Por Richard Ermili*

¿Será cierto que el estado tiene la obligación de garantizar un trato igualitario a toda la población, sean católicos o no? Entendemos que este es el requisito básico de una sociedad que respeta las diferencias de sus habitantes en materias de creencias, tradiciones, filosofías, etc.

Lo que para algunos puede ser motivo de recogimiento y crecimiento espiritual, para otros es una ofensa o un absurdo. Ese reconocimiento es el cimiento de una sociedad que se precie de cultivar la libertad de conciencia. El estado no puede involucrarse en dirimir cuestiones doctrinarias que están reservadas a la esfera privada de algunas comunidades, ni aún implícitamente (por ejemplo, administrando capital simbólico de origen confesional en el espacio público).

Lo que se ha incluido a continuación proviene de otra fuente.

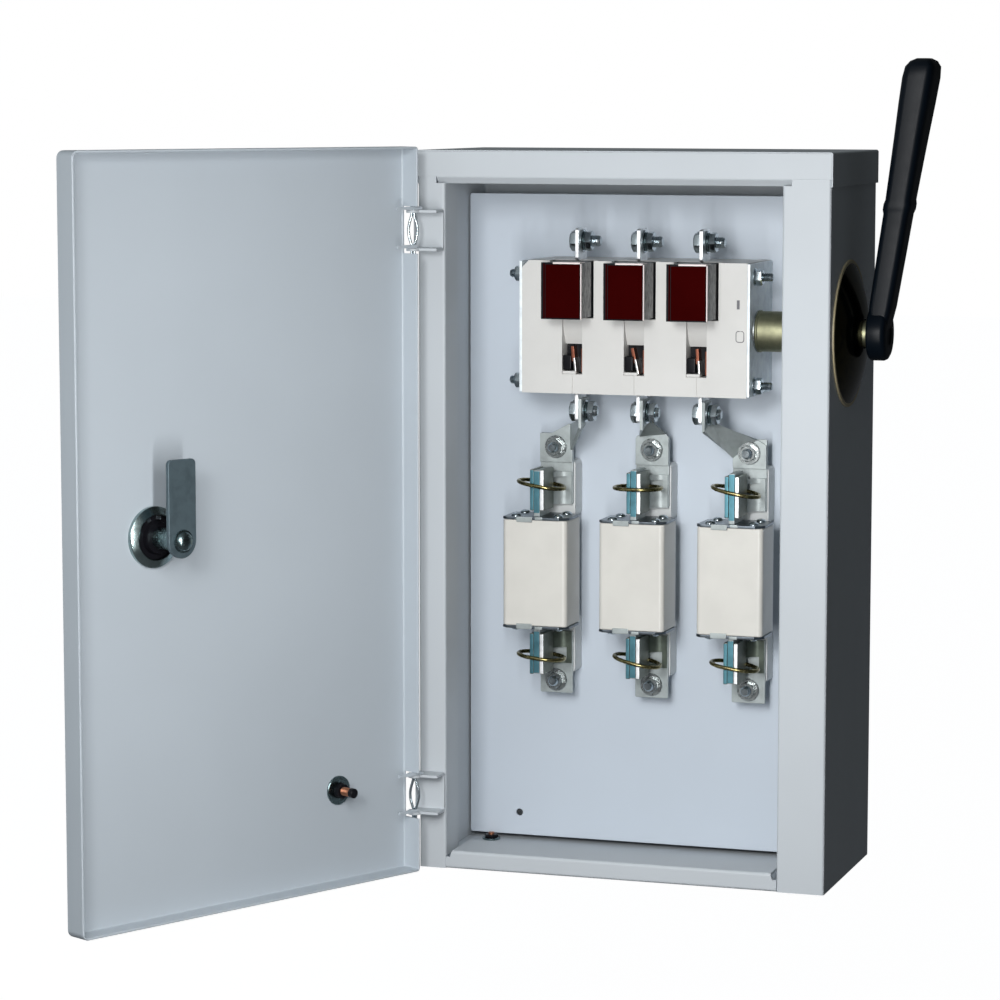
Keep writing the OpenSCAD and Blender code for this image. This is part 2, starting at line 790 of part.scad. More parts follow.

Un estado democrático no se limita a contabilizar voluntades, sino que a ello se impone conjugar el ordenamiento jurídico que, en el caso de nuestro país, tutela los derechos de las mayorías y minorías, sin distingo de religión como modo de preservar la unidad en la diversidad, la libertad, la igualdad y la justicia, todo ello en orden al bienestar de la población toda. En lo único que inciden legítimamente las mayorías, es la elección de representantes y autoridades.

Lo que algunos clericales tratan de obviar es que la autolimitación del estado en la exposición de imágenes (o celebración de actos religiosos) que molestan a la conciencia de quienes no profesan doctrinas católicas apostólicas romanas, no compromete ni la libertad de culto ni la libertad de conciencia de las mayorías.

El dictamen del INADI N° 448/2013 lo dice de modo muy claro: “Es indudable que existen muchos lugares destinados exclusivamente a rendir culto a las deidades y, que de este modo, la prohibición de colocar símbolos religiosos en edificios  públicos y en lugares visibles de esos edificios, no afectaría en modo alguno a las personas de fe católica, mientras que permitiría a las personas que no profesan esa religión no sentirse condicionados frente a las instituciones”.

Ningún laicista desea impedir la libertad de culto, ni la libertad de expresión de las comunidades que profesan la fe católica (o cualquier otra). De hecho, hay católicos practicantes que son laicistas. Por lo tanto, las disyuntivas éticas y políticas de fondo son al menos tres: 1) ¿nos haremos cargo (y respetuosamente) de la diversidad de creencias y tradiciones que co-habitan nuestro territorio nacional? ¿Estamos en condiciones de admitir que un efecto de la libertad de conciencia es la posibilidad de rechazar las doctrinas y la religión católica, y que ello es tan legítimo como abrazar esas creencias? ¿Asumiremos que católicos y no-católicos merecemos un trato de iguales?

*El autor es Co- Presidente de la Asamblea Permanente por los Derechos Humanos (APDH) filia San Rafael.